Below are some choice quotes on “citizen participation” from chapter 8 of The End of the End of History, a recommended book on our recent global political history. I feel like many of us in the participatory technology design space are complicit in these practices to some extent. I continue to grapple with alternative models of mass democratic control over technology.
The Center-Left will propose a range of measures designed to promote “civic engagement” or “community participation.”
Citizens’ summits, juries and panels all aim at participation rather than power, at the technocratic incorporation of the people into politics in order to manage away conflict.
Likewise the popularity of deliberative modes of engagement, deliberative stakeholder events or workshops are characteristic tools of technocratic do-gooders as they create the simulacrum of a democratic process in which people are assembled to provide an ostensibly collective solution to a problem, but decisions lack a binding quality or have already been taken in advance.
Though unable to gain traction at a transnational level, the Left may find some success in municipal politics, following the 2010s example of Barcelona.

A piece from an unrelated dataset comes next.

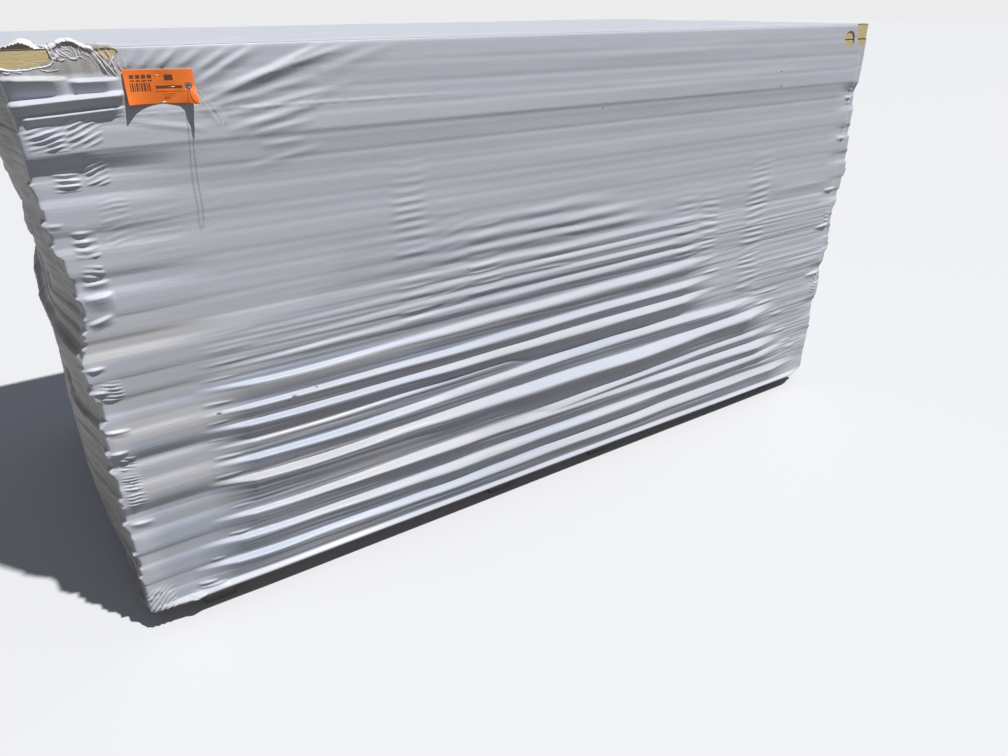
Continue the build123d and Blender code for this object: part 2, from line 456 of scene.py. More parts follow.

Sidestepping […] animus toward Big Tech companies, [tech solutionism (Morozov, 2013) and the ideology of ease (Greenfield, 2017)] may come to be applied to non-market activities, such as solving community problems, perhaps at the level of municipal government.
Sovereign, national politics – which neoliberalism was designed to defang – will remain beyond the grasp of the Left. Progressives will prefer instead to operate at the municipal, the everyday or the supranational level – precisely the arena to which neoliberalism sought to displace politics, to where it could do no harm.
Hochuli, A., Hoare, G., & Cunliffe, P. (2021). The End of the End of History. Zero Books.